I could have also chosen that “deeper appreciation for life” path, spending my time helping those in need around the world with the Peace Corps or working with my professor in Ghana to engineer sustainable products that many people take for granted every day.  Even though I would have loved to fully exercise my talents, I could already hear my parents’ worried wallows.  There would be no way in Hell they would let me work backwards.  If anything, they would ask me to consider changing the world at the horizon, not live in darkness to catch-up the less fortunate.  It’s important to see that the other side exists as well, but I do understand my parents’ concerns, and I will leave the much more valiant achievements to the other engineers – the engineers that deserve the utmost respect.
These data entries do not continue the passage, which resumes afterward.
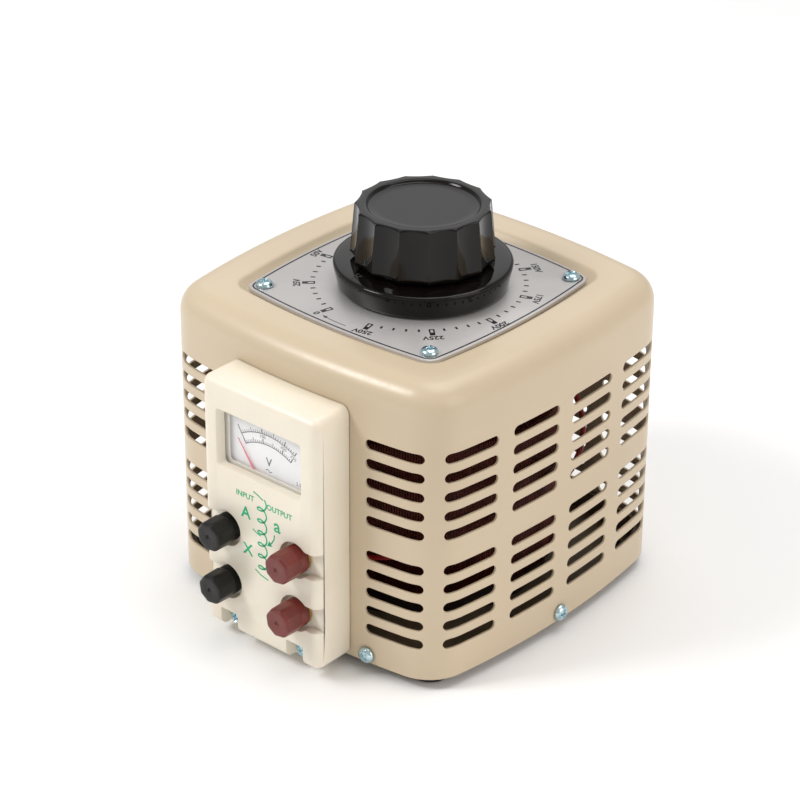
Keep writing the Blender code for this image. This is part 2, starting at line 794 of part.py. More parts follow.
def brush_holder():
    """Brass box with a lip on the arm; the spring bears on its closed top."""
    half_x, half_y = (size / 2 for size in holder_size)
    bottom = coil_top + 2.0 * MM
    lip = arm_top + seat_gap
    top = lip + 3.0 * MM

    def frame(grow, height):
        return [(brush_circle + x * (half_x + grow), y * (half_y + grow), height)
                for x, y in ((-1, -1), (1, -1), (1, 1), (-1, 1))]

    inner = -holder_wall
    rings = [frame(inner, top - holder_wall), frame(inner, bottom), frame(0, bottom), frame(0, lip),
             frame(0.9 * MM, lip), frame(0.9 * MM, lip + 1 * MM), frame(0, lip + 1 * MM), frame(0, top)]
    box = finish("brush_holder", loft(rings), brass, turning, flat=True)
    box.rotation_euler = (0, 0, math.radians(brush_angle))
    gap = holder_wall + 0.25 * MM
    brush_top = coil_top + seat_gap + brush_length
    brush = block((brush_circle - half_x + gap, -half_y + gap, coil_top + seat_gap),
                  (brush_circle + half_x - gap, half_y - gap, brush_top))
    brush = finish("carbon_brush", brush, carbon, brush_slide, flat=True)
    brush.rotation_euler = (0, 0, math.radians(brush_angle))
    low = brush_top + spring_wire + 0.1 * MM
    high = top - holder_wall - spring_wire - 0.1 * MM
    points = []
    for i in range(spring_turns * 8 + 1):
        angle = math.radians(45 * i)
        points.append((brush_circle + spring_radius * math.cos(angle),
                       spring_radius * math.sin(angle), low + (high - low) * i / (spring_turns * 8)))
    curve = bpy.data.curves.new("brush_spring", "CURVE")
    curve.dimensions = "3D"
    curve.bevel_depth = spring_wire
    curve.bevel_resolution = 1
    curve.use_fill_caps = True
    spline = curve.splines.new("POLY")
    spline.points.add(len(points) - 1)
    for slot, point in zip(spline.points, points):
        slot.co = (*point, 1.0)
    curve.materials.append(bright_steel)
    spring = bpy.data.objects.new("brush_spring", curve)
    bpy.context.scene.collection.objects.link(spring)
    spring.parent = turning
    spring.rotation_euler = (0, 0, math.radians(brush_angle))


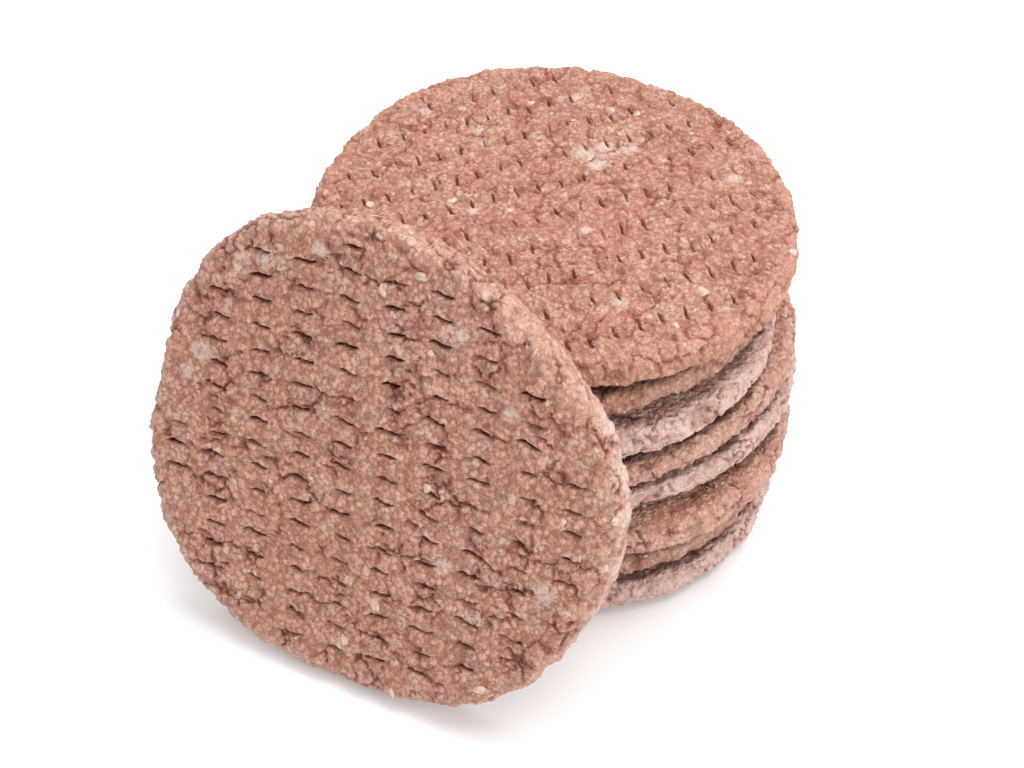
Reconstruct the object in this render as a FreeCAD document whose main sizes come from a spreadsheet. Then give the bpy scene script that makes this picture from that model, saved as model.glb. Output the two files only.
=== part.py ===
"""Pile of round raw ground-meat patties: eight stacked flat and one leaning on its rim.

Units are millimetres.  Z is up.  The origin is the centre of the bottom patty's underside.
Each patty is drawn with its underside on its own XY plane and is then placed in the pile.
"""
import FreeCAD, Part

import math
import os
from collections import namedtuple

Vector = FreeCAD.Vector

SIZES = {
    "patty_radius": 59.0,    # mean radius of every patty
    "patty_thick": 9.9,
    "rim_round": 4.2,        # rounding of both edges of the rim
    "layer_pitch": 10.3,     # underside to underside in the stack
    "slit_long": 4.9,
    "slit_wide": 0.9,
    "slit_deep": 2.6,
    "slit_pitch": 5.8,       # across the slits
    "column_pitch": 11.1,    # along the slits
    "slit_margin": 6.5,      # plain band kept inside the outline
    "lean_heading": 26.5,    # degrees, leaning patty turned about the upright axis
    "lean_back": 18.6,       # degrees, leaning patty tipped back from upright
    "lean_x": -41.2,         # middle of the leaning patty
    "lean_y": -59.8,
    "lean_z": 53.26,
}

# order: number of bulges round the outline (0 is even all round), rise: mm,
# heading: degrees of the first bulge
Wave = namedtuple("Wave", "order rise heading")

# turn: degrees the slit rows are turned, row_shift: fraction of a pitch, x and y: mm off the axis
Patty = namedtuple("Patty", "label rank x y turn row_shift waves")

STACK = [
    Patty("bottom_patty", 0, 0.0, 0.0, 8.0, 0.0,
          [Wave(2, 1.2, -30), Wave(3, 0.5, 50), Wave(5, 0.4, 20)]),
    Patty("second_patty", 1, 0.0, 0.3, 61.0, 0.3,
          [Wave(2, 1.0, 20), Wave(3, 1.0, -50), Wave(4, 0.7, -60)]),
    Patty("third_patty", 2, 2.1, -2.2, 145.0, 0.1,
          [Wave(2, 0.9, -40), Wave(3, 0.6, -40), Wave(5, 0.4, -50)]),
    Patty("fourth_patty", 3, 2.2, 1.2, 97.0, 0.4,
          [Wave(2, 1.2, 20), Wave(3, 0.6, 10), Wave(4, 0.5, -30)]),
    Patty("fifth_patty", 4, 1.8, 0.9, 33.0, 0.2,
          [Wave(2, 1.0, 105), Wave(3, 1.2, 10), Wave(5, 0.3, -15)]),
    Patty("sixth_patty", 5, -3.0, 0.0, 170.0, 0.0,
          [Wave(2, 1.6, -72), Wave(3, 0.8, 75), Wave(4, 0.4, -5)]),
    Patty("seventh_patty", 6, -2.8, 1.9, 78.0, 0.3,
          [Wave(2, 0.6, 20), Wave(3, 0.7, 20), Wave(5, 0.3, -60)]),
    Patty("top_patty", 7, -0.1, 3.2, 112.7, 0.24,
          [Wave(0, 1.0, 0), Wave(2, 1.7, -77), Wave(3, 0.8, -30), Wave(4, 0.3, 29),
           Wave(5, 0.4, 35)]),
]

LEANING = Patty("leaning_patty", None, None, None, 4.0, 0.0,
                [Wave(0, -0.3, 0), Wave(2, 1.2, -9), Wave(3, 1.6, -8), Wave(4, 1.2, 34),
                 Wave(5, 0.4, 9), Wave(6, 0.4, 13)])

OUTLINE_POINTS = 12
ROWS = 12
COLUMNS = 6


# ---------------------------------------------------------------- sizes

def add_sizes(doc):
    """Put every size in a spreadsheet so that the features can refer to it by name."""
    sheet = doc.addObject("Spreadsheet::Sheet", "Sizes")
    for row, (name, value) in enumerate(SIZES.items(), start=1):
        sheet.set(f"A{row}", name)
        sheet.set(f"B{row}", str(value))
        sheet.setAlias(f"B{row}", name)
    doc.recompute()


# ---------------------------------------------------------------- outline

def outline_radius(patty, angle):
    """Radius of the lumpy outline at an angle in radians."""
    radius = SIZES["patty_radius"]
    for wave in patty.waves:
        radius += wave.rise * math.cos(wave.order * (angle - math.radians(wave.heading)))
    return radius


def outline_point(patty, angle):
    radius = outline_radius(patty, angle)
    return Vector(radius * math.cos(angle), radius * math.sin(angle), 0)


def outline_way(patty, angle):
    """Unit vector along the outline at an angle in radians."""
    step = 1e-4
    way = outline_point(patty, angle + step) - outline_point(patty, angle - step)
    return way.normalize()


def arc_leaving(start, way, end):
    """Arc from start to end that leaves along the unit vector way."""
    chord = end - start
    cosine = way.dot(chord) / chord.Length
    sideways = way - chord * (cosine / chord.Length)
    middle = (start + end) * 0.5 + sideways * (chord.Length / (2 * (1 + cosine)))
    return Part.Arc(start, middle, end)


def arc_pair(start, start_way, end, end_way):
    """Two arcs that join two outline points and run smoothly into their neighbours."""
    chord = end - start
    swing = 2 * (1 - start_way.dot(end_way))
    along = chord.dot(start_way + end_way)
    reach = (math.sqrt(along ** 2 + swing * chord.dot(chord)) - along) / swing
    first_corner = start + start_way * reach
    second_corner = end - end_way * reach
    meeting = (first_corner + second_corner) * 0.5
    meeting_way = (second_corner - first_corner).normalize()
    return [arc_leaving(start, start_way, meeting), arc_leaving(meeting, meeting_way, end)]


def outline_arcs(patty):
    """Closed ring of smoothly joined arcs that follows the lumpy outline."""
    angles = [2 * math.pi * i / OUTLINE_POINTS for i in range(OUTLINE_POINTS)]
    points = [outline_point(patty, angle) for angle in angles]
    ways = [outline_way(patty, angle) for angle in angles]
    arcs = []
    for i in range(OUTLINE_POINTS):
        j = (i + 1) % OUTLINE_POINTS
        arcs += arc_pair(points[i], ways[i], points[j], ways[j])
    return arcs


# ---------------------------------------------------------------- slits

def inside_band(patty, point):
    radius = outline_radius(patty, math.atan2(point.y, point.x))
    return point.Length < radius - SIZES["slit_margin"]


def slit_lines(middle, along):
    """Two sides and two round ends of one slit."""
    across = Vector(-along.y, along.x, 0) * (SIZES["slit_wide"] / 2)
    straight = along * ((SIZES["slit_long"] - SIZES["slit_wide"]) / 2)
    tip = along * (SIZES["slit_long"] / 2)
    start = middle - straight
    end = middle + straight
    return [
        Part.LineSegment(start - across, end - across),
        Part.Arc(end - across, middle + tip, end + across),
        Part.LineSegment(end + across, start + across),
        Part.Arc(start + across, middle - tip, start - across),
    ]


def slit_pattern(patty):
    """Every slit of one face: rows and columns that stop short of the rim."""
    turn = math.radians(patty.turn)
    along = Vector(math.cos(turn), math.sin(turn), 0)
    across = Vector(-along.y, along.x, 0)
    half = along * (SIZES["slit_long"] / 2)
    lines = []
    for row in range(-ROWS, ROWS + 1):
        for column in range(-COLUMNS, COLUMNS):
            middle = across * ((row + patty.row_shift) * SIZES["slit_pitch"])
            middle += along * ((column + 0.5) * SIZES["column_pitch"])
            if inside_band(patty, middle - half) and inside_band(patty, middle + half):
                lines += slit_lines(middle, along)
    return lines


# ---------------------------------------------------------------- one patty

def add_sketch(body, name, lines):
    """Sketch on the XY plane of its own body."""
    sketch = body.newObject("Sketcher::SketchObject", name)
    plane = [item for item in body.Origin.OriginFeatures if item.Role == "XY_Plane"][0]
    sketch.AttachmentSupport = [(plane, "")]
    sketch.MapMode = "FlatFace"
    sketch.addGeometry(lines, False)
    return sketch


def rim_edges(shape):
    """Names of the edges that run round the two flat faces."""
    flat = 1e-3
    return [f"Edge{i}" for i, edge in enumerate(shape.Edges, start=1)
            if edge.BoundBox.ZLength < flat]


def add_blank(doc, body, patty):
    """Plain disc with the lumpy outline and a rounded rim."""
    pad = body.newObject("PartDesign::Pad", f"{patty.label}_disc")
    pad.Profile = add_sketch(body, f"{patty.label}_outline", outline_arcs(patty))
    pad.setExpression("Length", "Sizes.patty_thick")
    doc.recompute()
    rim = body.newObject("PartDesign::Fillet", f"{patty.label}_rim")
    rim.Base = (pad, rim_edges(pad.Shape))
    rim.setExpression("Radius", "Sizes.rim_round")


def add_slits(body, patty, face):
    """Blind slits cut into the upper or the under face."""
    sketch = add_sketch(body, f"{patty.label}_{face}_slits", slit_pattern(patty))
    pocket = body.newObject("PartDesign::Pocket", f"{patty.label}_{face}_cut")
    pocket.Profile = sketch
    pocket.setExpression("Length", "Sizes.slit_deep")
    if face == "upper":
        sketch.setExpression("AttachmentOffset.Base.z", "Sizes.patty_thick")
    else:
        pocket.Reversed = True
    body.Tip = pocket


def add_patty(doc, patty):
    """One whole patty, still lying at the origin."""
    body = doc.addObject("PartDesign::Body", patty.label)
    body.Label = patty.label
    add_blank(doc, body, patty)
    add_slits(body, patty, "upper")
    add_slits(body, patty, "under")
    return body


# ---------------------------------------------------------------- the pile

def place_in_stack(body, patty):
    body.Placement = FreeCAD.Placement(Vector(patty.x, patty.y, 0), FreeCAD.Rotation())
    body.setExpression("Placement.Base.z", f"Sizes.layer_pitch * {patty.rank}")


def place_leaning(body):
    """Stand the patty on its rim, turn it and tip it back against the stack."""
    turned = FreeCAD.Rotation(Vector(0, 0, 1), -SIZES["lean_heading"])
    tipped = FreeCAD.Rotation(Vector(1, 0, 0), 90 - SIZES["lean_back"])
    rotation = turned * tipped
    middle = Vector(SIZES["lean_x"], SIZES["lean_y"], SIZES["lean_z"])
    underside = rotation.multVec(Vector(0, 0, -SIZES["patty_thick"] / 2))
    body.Placement = FreeCAD.Placement(middle + underside, rotation)


def check(doc, bodies):
    """Stop if any feature failed or any patty is empty or broken."""
    doc.recompute()
    for item in doc.Objects:
        if "Invalid" in item.State or "Error" in item.State:
            raise RuntimeError(f"{item.Label} did not build: {item.State}")
    for body in bodies:
        if body.Shape.isNull() or not body.Shape.isValid():
            raise RuntimeError(f"{body.Label} has a broken shape")


def main():
    doc = FreeCAD.newDocument("patty_pile")
    add_sizes(doc)
    bodies = []
    for patty in STACK:
        body = add_patty(doc, patty)
        place_in_stack(body, patty)
        bodies.append(body)
    leaning = add_patty(doc, LEANING)
    place_leaning(leaning)
    bodies.append(leaning)
    check(doc, bodies)
    os.makedirs("parts", exist_ok=True)
    for body in bodies:
        body.Shape.exportStep(f"parts/{body.Label}.step")


main()
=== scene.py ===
"""Pile of round raw ground-meat patties: eight in a stack and one leaning on its rim.

Every patty is a closed mesh of its own.  Its outline is read from its CAD solid, its faces
are gridded along the rows of cuts, and one Geometry Nodes tree presses the cuts, the
pillows between them, the grain of the mince and the crumbly rim into it.  Sizes are in
millimetres until a finished mesh is put in its place, in metres.
"""

import logging
import math
from dataclasses import asdict, dataclass, field, fields
from enum import Enum
from typing import Any, Union

import bpy
import numpy as np
from mathutils import Matrix, Vector, geometry


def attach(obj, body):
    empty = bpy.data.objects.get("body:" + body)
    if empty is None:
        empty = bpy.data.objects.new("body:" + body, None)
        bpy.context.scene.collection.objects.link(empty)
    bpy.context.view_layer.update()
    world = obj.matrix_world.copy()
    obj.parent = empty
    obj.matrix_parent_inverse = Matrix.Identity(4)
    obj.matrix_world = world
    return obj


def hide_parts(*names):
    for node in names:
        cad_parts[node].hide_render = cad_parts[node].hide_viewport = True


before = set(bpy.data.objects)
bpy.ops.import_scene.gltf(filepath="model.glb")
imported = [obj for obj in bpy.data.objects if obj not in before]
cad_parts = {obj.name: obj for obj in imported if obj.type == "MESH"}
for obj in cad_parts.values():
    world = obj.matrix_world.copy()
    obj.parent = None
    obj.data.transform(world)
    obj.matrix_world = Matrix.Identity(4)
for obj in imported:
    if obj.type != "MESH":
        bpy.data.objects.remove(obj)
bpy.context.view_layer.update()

log = logging.getLogger("patty_pile")

Colour = tuple[float, float, float]
Socket = bpy.types.NodeSocket
Value = Union[float, int, tuple, str, bool, Socket]

MM = 0.001
THICK = 9.9
LAYER_PITCH = 10.3
ROUND_SAMPLES = 760     # points round a rim
RIM_SAMPLES = 27        # rings from the upper face to the underside
WAVES = 8               # waves that an outline is summed from
BAND = 1.0              # half height of the band an outline is read from
RIM_GAP = 0.45          # from the rim's edge to the first grid points
MERGE = 1e-5            # grid points nearer than this are one
FLARE = 1.5             # how sharply the rim's outward ways turn
SEED_STEP = (37.1, 11.3, 0.0)   # how far the textures move from seed to seed
SEED_GAP = 13.0         # keeps the lumps of two patties from being drawn alike
MID_GREY = (0.5, 0.5, 0.5)      # middle of a noise colour


# ---------------- choices

class Detail(Enum):
    """How closely a face is gridded: offsets across and along one cut, in millimetres."""

    FINE = (
        (-2.9, -2.4, -1.9, -1.4, -1.0, -0.66, -0.38, -0.13,
         0.13, 0.38, 0.66, 1.0, 1.4, 1.9, 2.4),
        (-5.55, -4.85, -4.15, -3.5, -2.95, -2.5, -2.05, -1.4, -0.7, 0.0,
         0.7, 1.4, 2.05, 2.5, 2.95, 3.5, 4.15, 4.85),
    )
    PLAIN = (
        (-2.9, -2.1, -1.3, -0.75, -0.38, -0.12, 0.12, 0.38, 0.75, 1.3, 2.1),
        (-5.55, -4.4, -3.3, -2.6, -2.1, -1.0, 0.0, 1.0, 2.1, 2.6, 3.3, 4.4),
    )


class Tone(Enum):
    """Names of the meat's looks; FINISHES holds the finish of each."""

    ROSY = "rosy"
    WARM = "warm"
    LEANING = "leaning"
    BROWN = "brown"
    PALE = "pale"


# ---------------- node helper

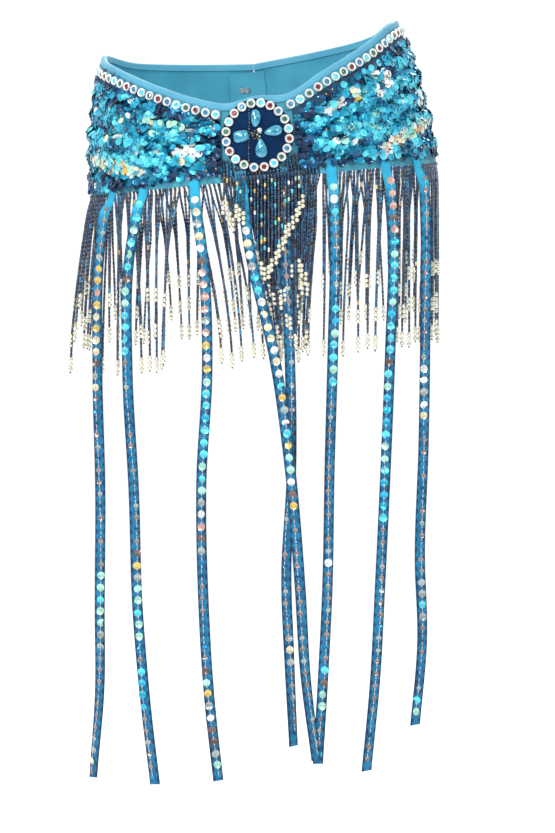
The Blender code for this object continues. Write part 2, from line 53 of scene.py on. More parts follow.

Because of this specific stage in my life, I have decided on the cliché “backpack trip around Europe”.  There are many restrictions in my travel, which will be discussed in the subsequent entry, but for the most part, I’ve at least picked the hemisphere and even continent. What do I hope to find?  Well, I’m not going to be actively looking because I do believe that these enlightenment moments are spontaneous and are very picky in only occurring when you least expect it.  I will, however, aid the process by keeping my senses open to every angle in culture, history, and business.  Whether it includes studying the different etiquettes and details that come with each culture, the mistakes we’ve all made throughout history, or the beauty of art, architecture, and life, I intend to absorb and filter the relevancy to finding a fitting career.

 Interestingly enough, I don’t want this trip to be the solution to all my problems, nor do I want it to guide me to salvation – I just want these experiences to make more splitting branches in my tree.  I don’t expect the next six months to answer all of my questions, but I want to at least know that I have the question relevant to the category.